Exercise goal:
In full and without alteration, repeat the material.
[START OF Information shown]
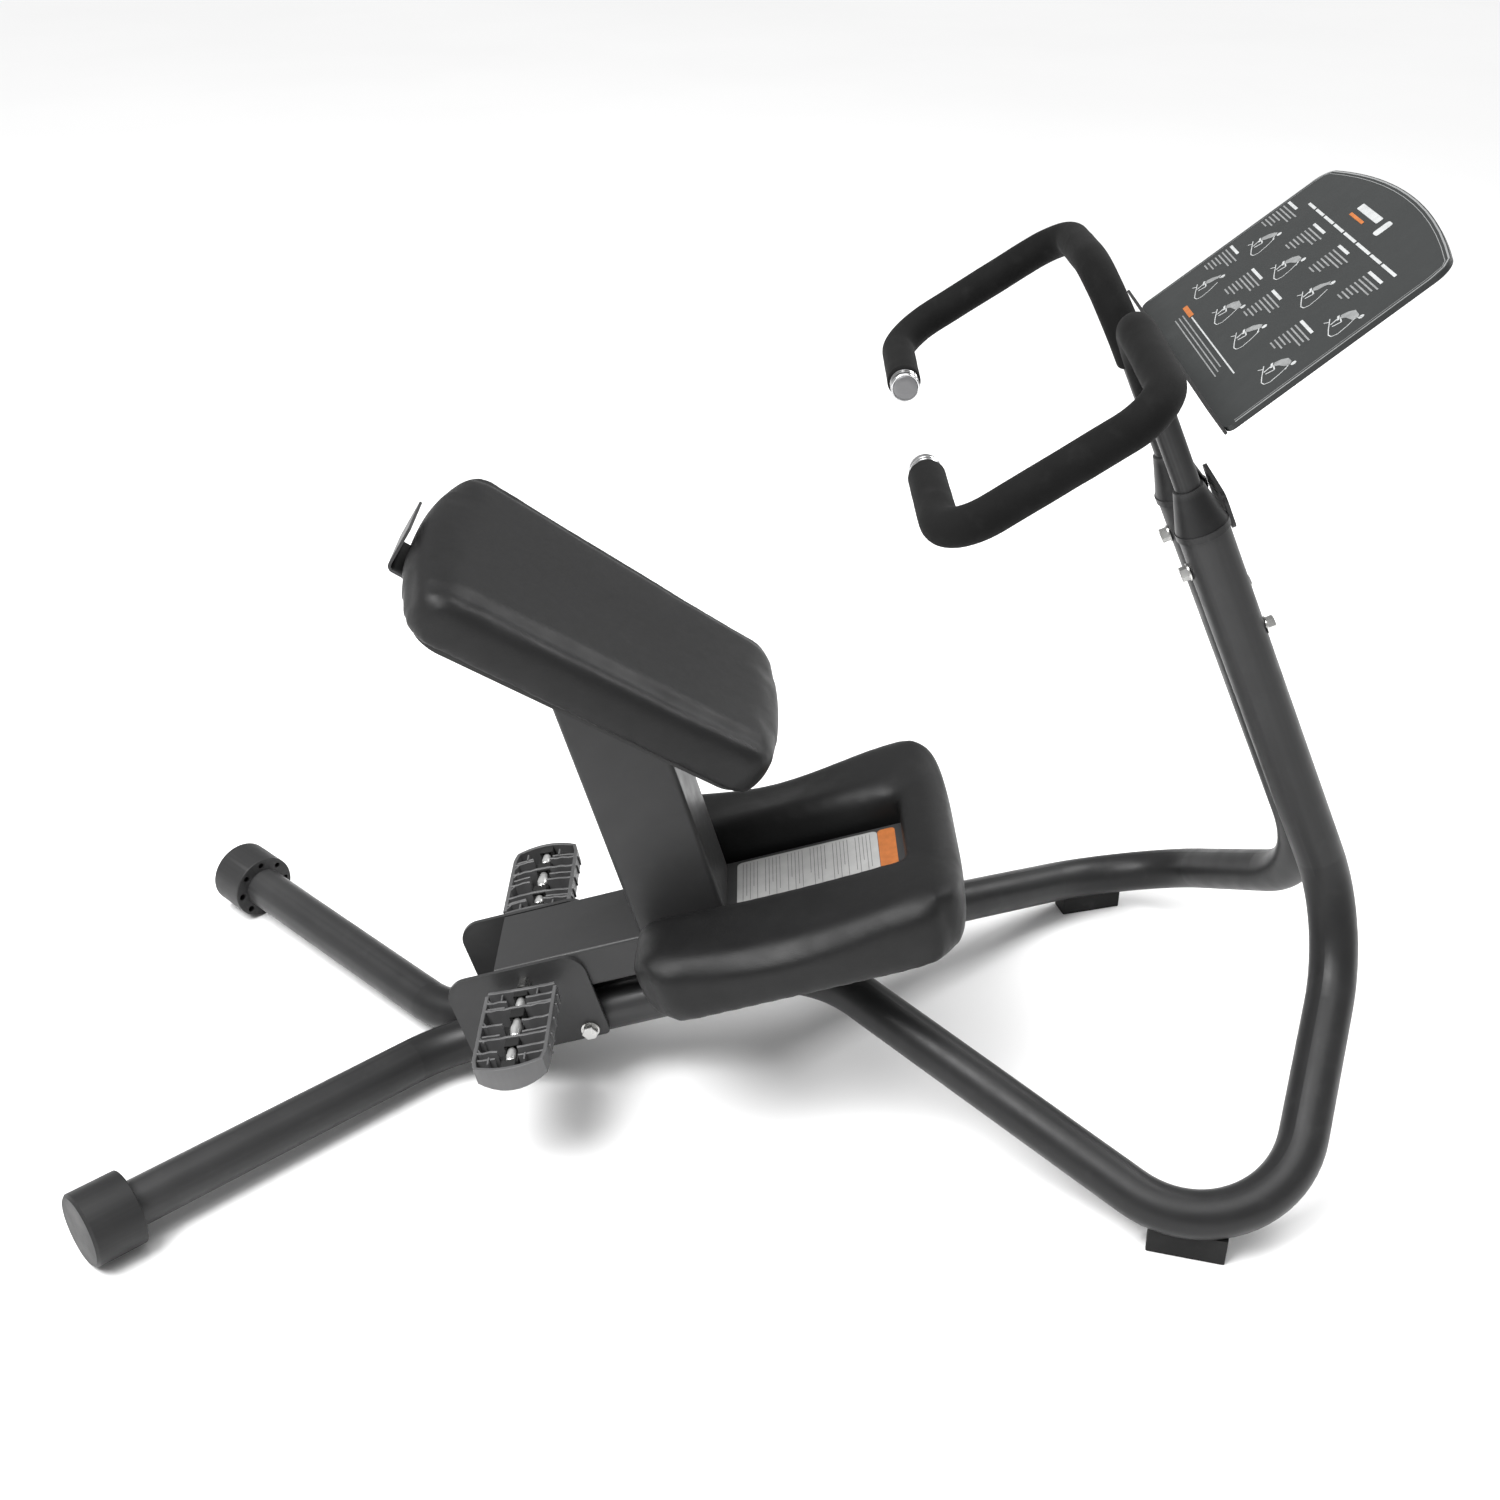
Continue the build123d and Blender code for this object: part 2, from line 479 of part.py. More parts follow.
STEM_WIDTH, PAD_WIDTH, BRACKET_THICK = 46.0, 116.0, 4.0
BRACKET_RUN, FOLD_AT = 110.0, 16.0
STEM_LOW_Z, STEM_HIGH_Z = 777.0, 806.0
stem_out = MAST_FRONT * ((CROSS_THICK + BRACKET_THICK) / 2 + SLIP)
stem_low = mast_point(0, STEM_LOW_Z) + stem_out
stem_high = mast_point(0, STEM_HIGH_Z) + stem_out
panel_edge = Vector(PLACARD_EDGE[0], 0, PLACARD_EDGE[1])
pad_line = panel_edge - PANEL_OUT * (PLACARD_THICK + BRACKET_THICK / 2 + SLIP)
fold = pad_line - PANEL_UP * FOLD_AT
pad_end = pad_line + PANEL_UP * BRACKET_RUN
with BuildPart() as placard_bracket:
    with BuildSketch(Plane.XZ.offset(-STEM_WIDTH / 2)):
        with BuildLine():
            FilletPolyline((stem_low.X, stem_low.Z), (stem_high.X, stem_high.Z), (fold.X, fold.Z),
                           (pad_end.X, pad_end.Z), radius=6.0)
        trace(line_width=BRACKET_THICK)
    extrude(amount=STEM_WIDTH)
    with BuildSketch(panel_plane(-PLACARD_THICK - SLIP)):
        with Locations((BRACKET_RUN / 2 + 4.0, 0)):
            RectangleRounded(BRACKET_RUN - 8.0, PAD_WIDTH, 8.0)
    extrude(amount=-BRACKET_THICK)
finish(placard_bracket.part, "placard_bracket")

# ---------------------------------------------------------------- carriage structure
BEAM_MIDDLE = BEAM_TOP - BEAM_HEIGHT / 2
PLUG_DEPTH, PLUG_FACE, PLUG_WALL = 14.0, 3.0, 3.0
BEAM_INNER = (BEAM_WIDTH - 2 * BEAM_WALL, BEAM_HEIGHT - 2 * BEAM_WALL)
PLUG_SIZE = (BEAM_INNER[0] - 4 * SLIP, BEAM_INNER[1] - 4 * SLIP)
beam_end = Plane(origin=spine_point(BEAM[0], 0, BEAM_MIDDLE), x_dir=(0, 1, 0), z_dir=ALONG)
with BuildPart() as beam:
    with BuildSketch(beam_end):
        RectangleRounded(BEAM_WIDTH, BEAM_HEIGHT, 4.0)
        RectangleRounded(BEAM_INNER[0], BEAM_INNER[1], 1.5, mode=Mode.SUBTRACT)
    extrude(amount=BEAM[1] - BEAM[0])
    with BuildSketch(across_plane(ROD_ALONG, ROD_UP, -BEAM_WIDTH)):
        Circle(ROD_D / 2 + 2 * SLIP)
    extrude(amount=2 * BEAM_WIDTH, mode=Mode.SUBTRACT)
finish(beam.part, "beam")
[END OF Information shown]
Output for this task:
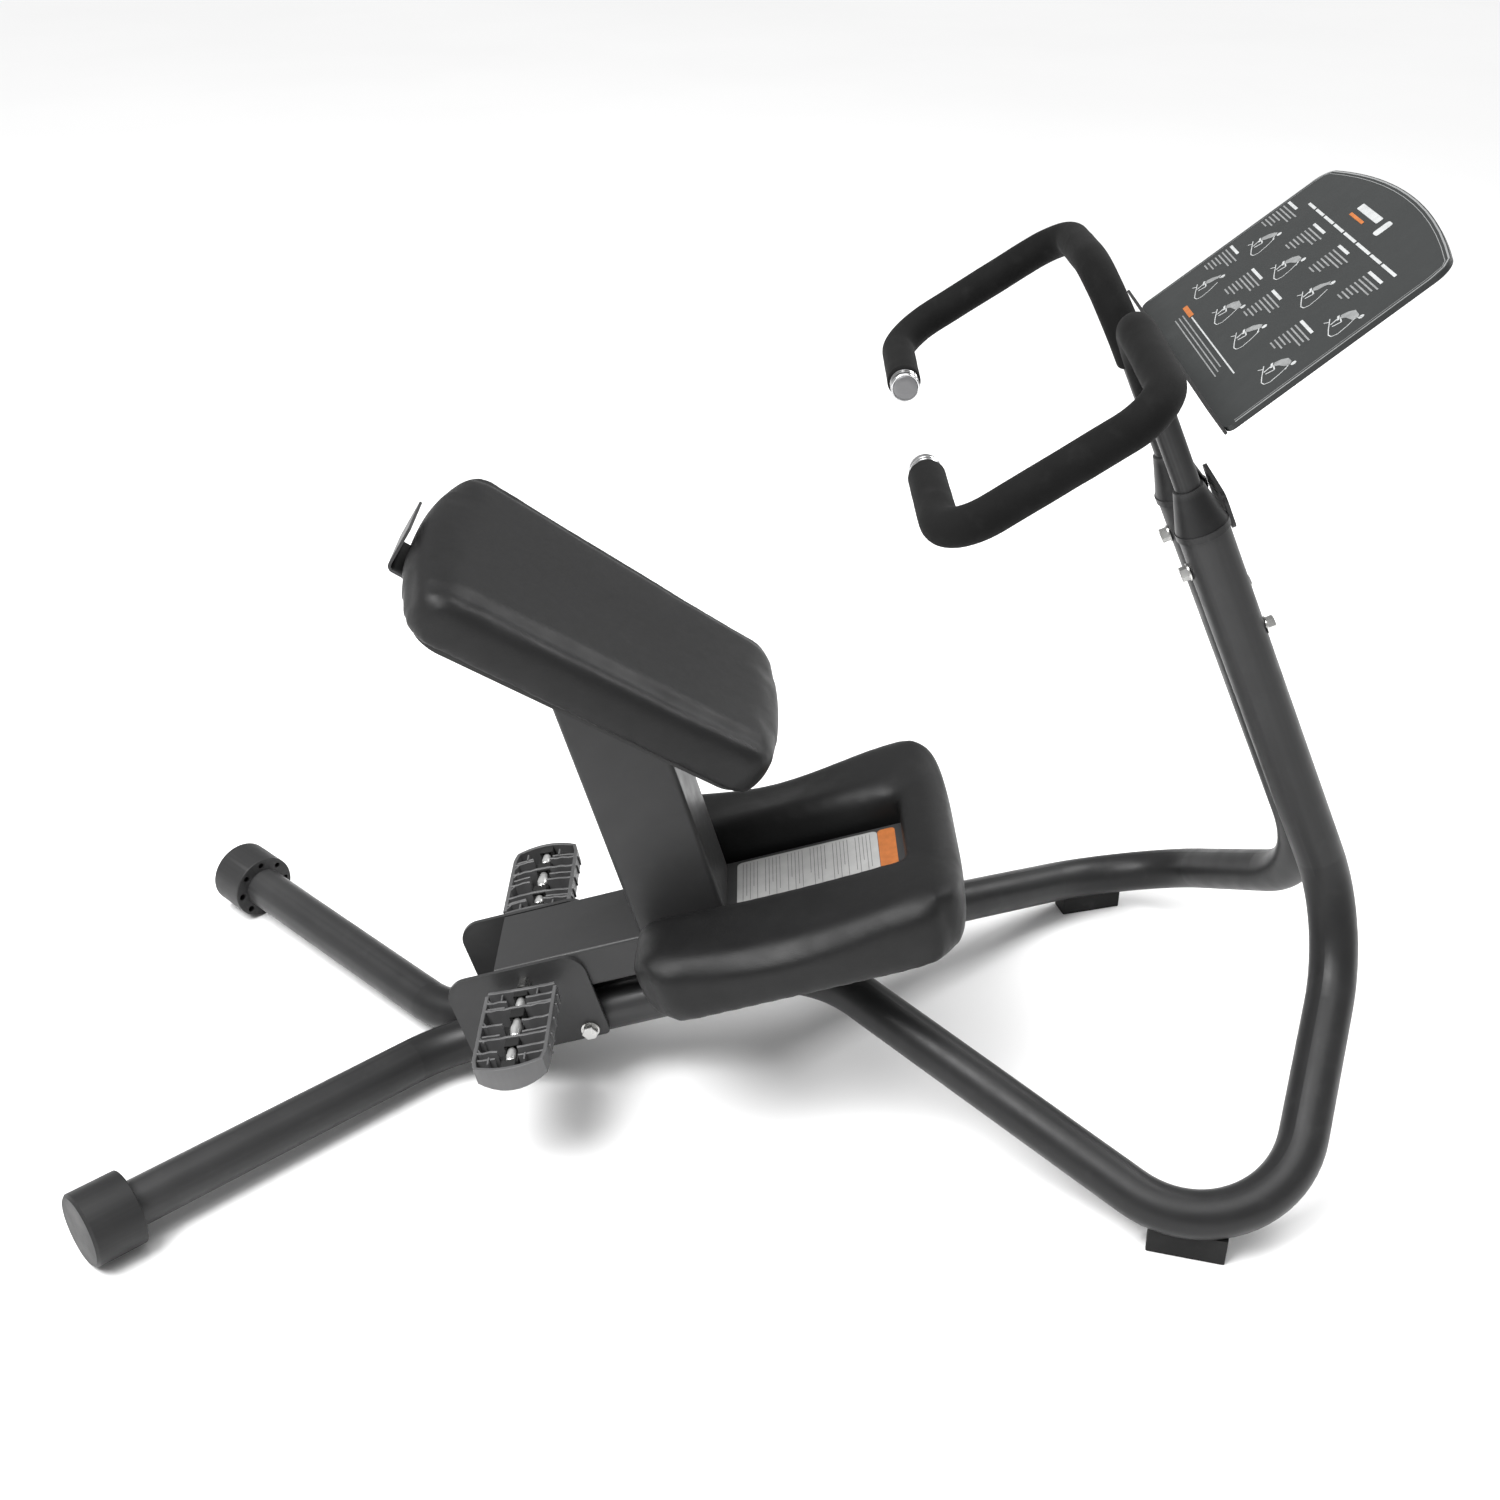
Continue the build123d and Blender code for this object: part 2, from line 479 of part.py. More parts follow.
STEM_WIDTH, PAD_WIDTH, BRACKET_THICK = 46.0, 116.0, 4.0
BRACKET_RUN, FOLD_AT = 110.0, 16.0
STEM_LOW_Z, STEM_HIGH_Z = 777.0, 806.0
stem_out = MAST_FRONT * ((CROSS_THICK + BRACKET_THICK) / 2 + SLIP)
stem_low = mast_point(0, STEM_LOW_Z) + stem_out
stem_high = mast_point(0, STEM_HIGH_Z) + stem_out
panel_edge = Vector(PLACARD_EDGE[0], 0, PLACARD_EDGE[1])
pad_line = panel_edge - PANEL_OUT * (PLACARD_THICK + BRACKET_THICK / 2 + SLIP)
fold = pad_line - PANEL_UP * FOLD_AT
pad_end = pad_line + PANEL_UP * BRACKET_RUN
with BuildPart() as placard_bracket:
    with BuildSketch(Plane.XZ.offset(-STEM_WIDTH / 2)):
        with BuildLine():
            FilletPolyline((stem_low.X, stem_low.Z), (stem_high.X, stem_high.Z), (fold.X, fold.Z),
                           (pad_end.X, pad_end.Z), radius=6.0)
        trace(line_width=BRACKET_THICK)
    extrude(amount=STEM_WIDTH)
    with BuildSketch(panel_plane(-PLACARD_THICK - SLIP)):
        with Locations((BRACKET_RUN / 2 + 4.0, 0)):
            RectangleRounded(BRACKET_RUN - 8.0, PAD_WIDTH, 8.0)
    extrude(amount=-BRACKET_THICK)
finish(placard_bracket.part, "placard_bracket")

# ---------------------------------------------------------------- carriage structure
BEAM_MIDDLE = BEAM_TOP - BEAM_HEIGHT / 2
PLUG_DEPTH, PLUG_FACE, PLUG_WALL = 14.0, 3.0, 3.0
BEAM_INNER = (BEAM_WIDTH - 2 * BEAM_WALL, BEAM_HEIGHT - 2 * BEAM_WALL)
PLUG_SIZE = (BEAM_INNER[0] - 4 * SLIP, BEAM_INNER[1] - 4 * SLIP)
beam_end = Plane(origin=spine_point(BEAM[0], 0, BEAM_MIDDLE), x_dir=(0, 1, 0), z_dir=ALONG)
with BuildPart() as beam:
    with BuildSketch(beam_end):
        RectangleRounded(BEAM_WIDTH, BEAM_HEIGHT, 4.0)
        RectangleRounded(BEAM_INNER[0], BEAM_INNER[1], 1.5, mode=Mode.SUBTRACT)
    extrude(amount=BEAM[1] - BEAM[0])
    with BuildSketch(across_plane(ROD_ALONG, ROD_UP, -BEAM_WIDTH)):
        Circle(ROD_D / 2 + 2 * SLIP)
    extrude(amount=2 * BEAM_WIDTH, mode=Mode.SUBTRACT)
finish(beam.part, "beam")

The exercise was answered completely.